MTBF is applied to both software and hardware, and is used, in conjunction with
the MTTR, in the calculation of
availability.
A computer backplane, for example, may have an MTBF that's measured in the tens
of thousands of hours of operation (several years).
Software usually has a lower MTBF than hardware.
- MTTR or Mean Time To Repair (high availability)
- The MTTR is expressed in hours, and indicates the mean time required to repair
a system.
MTTR is applied to both software and hardware, and is used, in conjunction with
the MTBF, in the calculation of
availability.
A server, for example, may have an MTTR that's measured in milliseconds,
whereas a hardware component may have an MTTR that's measured in minutes or
hours, depending on the component.
Software usually has a much lower MTTR than hardware.
- overlord (high availability)
- A process responsible for monitoring the stability of various
system processes, according to the policy,
and performing actions (such as restarting processes based on a restart policy).
The overlord may also be involved with an in-service upgrade
or downgrade.
See also
restartability.
- policy (high availability)
- A set of rules used in a high-availability
system to determine the limits that are enforced by the overlord
process against other processes in the system.
The policy also determines how such processes are restarted,
and may include algorithms such as exponential backoff.
See also
restartability.
- primary (high availability)
- The primary designation refers to the active process when used
in discussions of cold, warm, and hot standby.
The primary system is running, and the secondary
system(s) is/are the backup system(s).
See also
cold standby,
warm standby,
and
hot standby.
- process (noun)
- A non-schedulable entity that occupies memory, effectively acting as a container
for one or more threads.
See also
thread.
- pulse (message-passing)
- A nonblocking message received in a manner similar to a regular message.
It is non-blocking for the sender, and can be waited on by the receiver using
the standard message-passing functions MsgReceive() and MsgReceivev()
or the special pulse-only receive function MsgReceivePulse().
While most messages are typically sent from client to
server, pulses are generally sent in the opposite
direction, so as not to break the send hierarchy
(which could cause deadlock).
See also
receive a message.
- QNX Software Systems
- The company responsible for the QNX 2, QNX 4, and QNX Neutrino operating systems.
- QSS
- An abbreviation for QNX Software Systems.
- receive a message (message-passing)
- A thread can receive a message by calling MsgReceive() or MsgReceivev().
If there is no message available, the thread will block, waiting for one.
A thread that receives a message is said to be a server.
See also
blocking.
- reply to a message (message-passing)
- A server will reply to a client's
message to deliver the results of the client's request back to the client, and unblock the client.
See also
client.
- resource manager
- A server process that provides certain
well-defined file-descriptor-based services to arbitrary clients.

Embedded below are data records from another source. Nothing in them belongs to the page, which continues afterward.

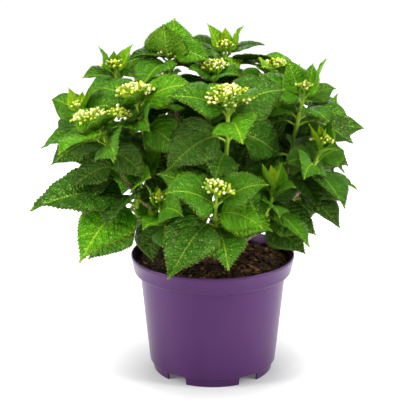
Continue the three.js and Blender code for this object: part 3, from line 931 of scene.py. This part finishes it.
class Shoot:
    """A growing tip: its stem, from the end of its limb to its topmost leaf."""

    def __init__(self, name, index, lines):
        self.name = name
        self.index = index
        self.skin = node_points("foliage_" + name)
        centre = self.skin.mean(0)
        ends = {limb: line[-1] for limb, (line, _) in lines.items()}
        self.limb = min(ends, key=lambda limb: np.linalg.norm(ends[limb] - centre))
        self.bearer = lines[self.limb][0]
        self.tip = self.topmost()
        facts = shoot_facts(name, self.tip)
        self.reach, self.turn = facts["reach"], facts["turn"]
        self.head, self.head_at = facts["head"], facts["head_at"]
        self.size, self.trims = facts.get("size", 1.0), facts.get("trims", {})
        self.crown, self.crest = facts.get("crown", self.turn), facts.get("crest", 1.0)
        self.axis = unit(unit(self.tip - PLANT_FOOT) + UP)
        self.middle = self.tip - self.axis * (MASS_DROP + MASS_DROP_SHARE * self.reach)
        end = self.bearer[-1]
        way = unit(self.bearer[-1] - self.bearer[-4])
        span = np.linalg.norm(self.tip - end)
        bend = span * STEM_BEND
        self.stem = bezier([end, end + way * bend, self.tip - self.axis * bend, self.tip],
                           STEM_POINTS)
        heights = (self.stem - self.middle) @ self.axis
        self.middle_at = int(np.abs(heights).argmin())

    def topmost(self):
        """The corner that the limb points at, of those at the top of the foliage."""
        highest = self.skin[self.skin[:, 2] > self.skin[:, 2].max() - 0.001]
        arms = highest - self.bearer[-1]
        way = unit(self.bearer[-1] - self.bearer[-6])
        return highest[np.linalg.norm(np.cross(arms, way), axis=1).argmin()]

    def at(self, share):
        """A point on the stem: 0 is the middle of the foliage, 1 its tip, and below 0 the limb."""
        last = len(self.stem) - 1
        if share >= 0:
            index = self.middle_at + share * (last - self.middle_at)
            low = int(index)
            high = min(low + 1, last)
            return self.stem[low] * (1 - index + low) + self.stem[high] * (index - low)
        whole = np.concatenate([self.bearer, self.stem[1 : self.middle_at + 1]])
        lengths = distances(whole)
        wanted = max(lengths[-1] + share * np.linalg.norm(self.tip - self.middle), 0.01)
        return np.array([np.interp(wanted, lengths, whole[:, i]) for i in range(3)])

    def pair_trims(self, number):
        return [self.trims.get((number, side), 1.0) for side in (0, 180)]

    def lobe(self, way):
        """The foliage's own corner that lies most nearly that way from its middle."""
        arms = self.skin - self.middle
        return self.skin[(unit(arms) @ way).argmax()]


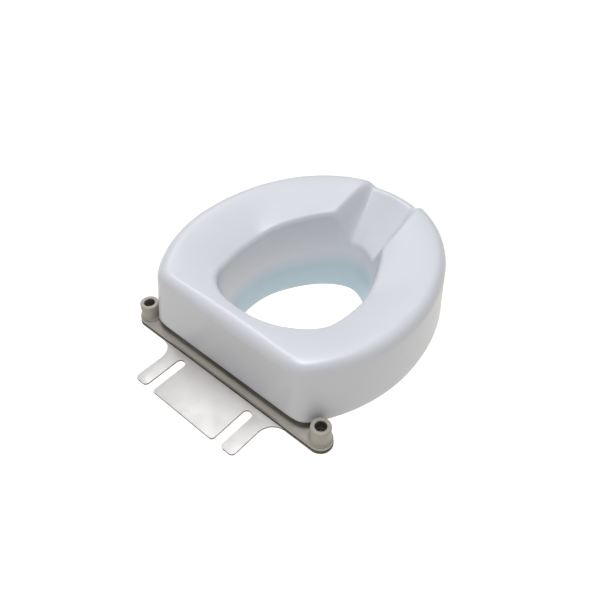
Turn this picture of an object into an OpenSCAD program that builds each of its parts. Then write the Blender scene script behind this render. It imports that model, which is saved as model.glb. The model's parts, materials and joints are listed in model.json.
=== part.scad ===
// Raised toilet seat on a bolt-down bracket.
// The origin is the midpoint between the two seat bolts, on the underside of the bracket plate.
// +Z is up, +Y points back towards the cistern, and +X is the user's left hand when seated.

/* [Seat body] */
// Height of the top of the seat above the bowl rim
seat_top = 127; // [122:1:132]
// Height of the underside of the seat above the bowl rim
seat_base = 25; // [22:1:28]
// Width of the seat at its underside
seat_w = 416; // [412:2:418]
// Width of the seat at its top
seat_top_w = 405; // [401:2:409]
// Reach of the seat in front of its widest line, at its underside
nose_len = 262; // [254:1:268]
// Reach of the seat in front of its widest line, at its top
nose_top_len = 248; // [242:1:252]
// Distance of the rear wall behind the widest line, at its underside
rear_len = 169; // [167:1:170]
// Distance of the rear wall behind the widest line, at its top
rear_top_len = 163; // [162:1:165]
// Wall thickness of the moulded shell
wall = 4; // [3:0.5:4.5]
// Radius of the rounded outer top edge
edge_r = 18; // [15:1:19]
// Radius of the rounded rim of the opening
rim_r = 13; // [10:1:14]
// Drop of the sitting surface from its outer edge to the rim, at the sides
dish = 28; // [22:1:31]
// Drop of the sitting surface at the rear
rear_dish = 5; // [3:1:7]
// Drop of the sitting surface beside the scoop, at the front
front_dish = 20; // [16:1:24]

/* [Opening and bowl flange] */
// Half width of the opening at its rim
open_half_w = 107; // [104:1:110]
// Reach of the opening in front of the widest line
open_front = 176; // [170:1:180]
// Reach of the opening behind the widest line
open_rear = 125; // [120:1:126]
// Half width of the flange at its lower edge
flange_half_w = 103; // [100:1:105]
// Reach of the flange in front of the widest line, at its lower edge
flange_front = 143; // [138:1:147]
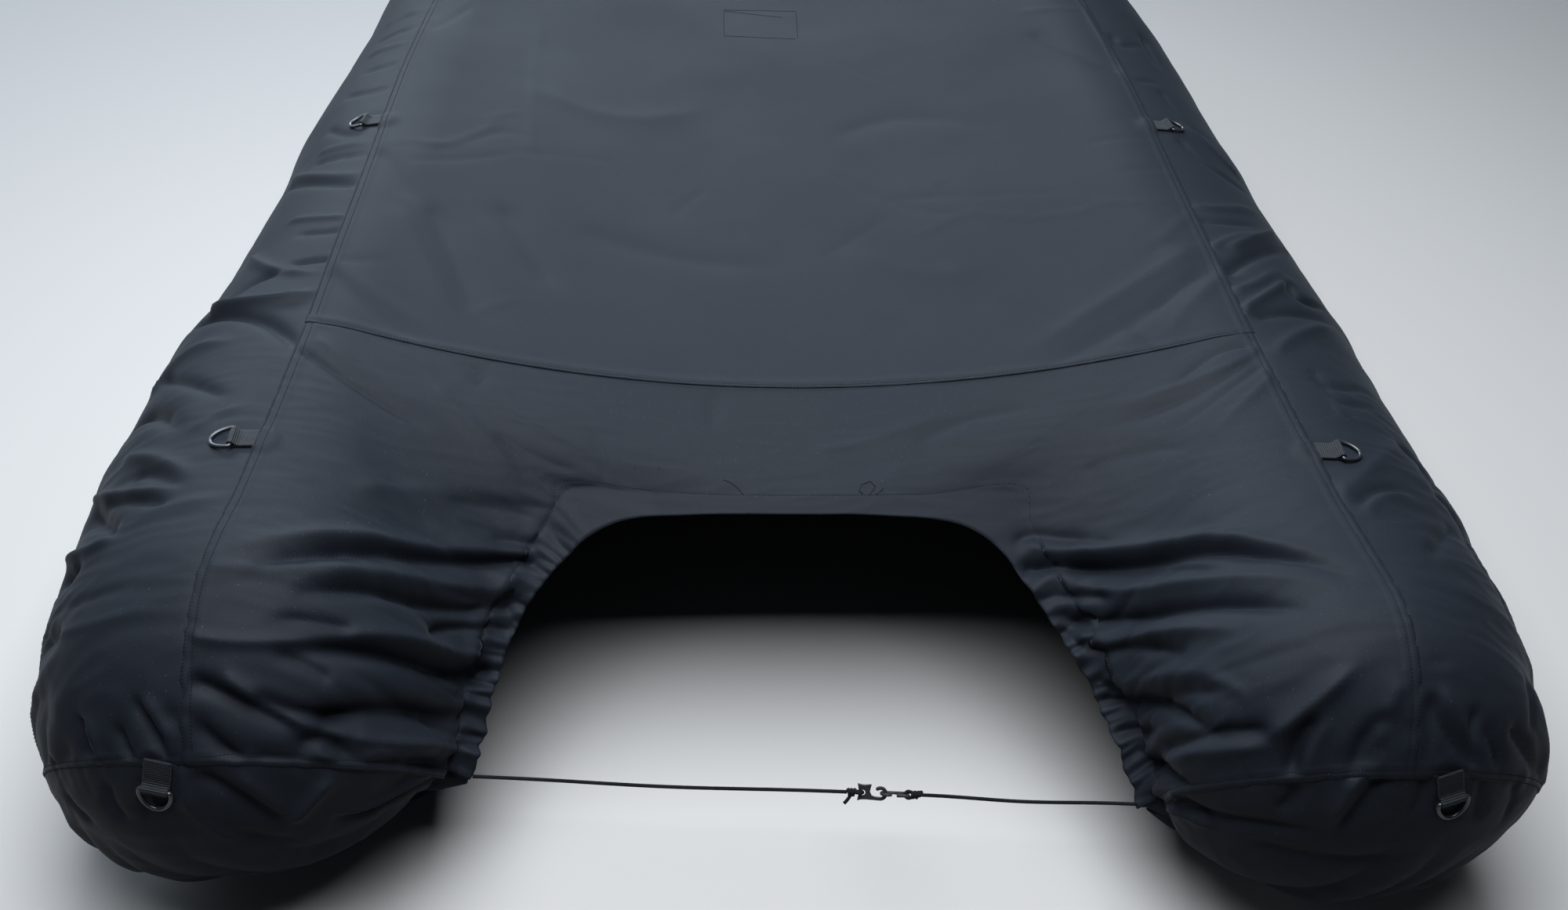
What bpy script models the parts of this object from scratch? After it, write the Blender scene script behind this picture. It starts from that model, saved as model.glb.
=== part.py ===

A resource manager supports a limited set of messages that correspond to standard
client C library functions such as open(), read(), write(),
lseek(), devctl(), etc.
See also
client.
- restartability (high availability)
- The characteristic of a system or process that lets it
be gracefully restarted from a faulted state.
Restartability is key in lowering MTTR,
and hence in increasing availability.
The overlord process is responsible for
determining that another process has exceeded some kind of limit, and then, based on the policy,
the overlord process may be responsible for restarting the component.
- secondary (or standby) (high availability)
- Refers to the inactive process when used
in discussions of cold, warm, and hot standby.
The primary system is the one that's currently
running; the secondary system is the backup system.
There may be more than one secondary process.
See also
cold standby,
warm standby,
and
hot standby.
- segment (memory)
- A contiguous chunk of memory with the same accessibility permissions throughout.
Note that this is different from the (now archaic) x86 term, which indicated something accessible
via a segment register.
In this definition, a segment can be of an arbitrary size.
Segments typically represent code (or text),
data, stack,
or other uses.
- send a message (message-passing)
- A thread can send a message to another thread. The MsgSend*() series
of functions are used to send the message; the sending thread blocks until
the receiving thread replies to the message.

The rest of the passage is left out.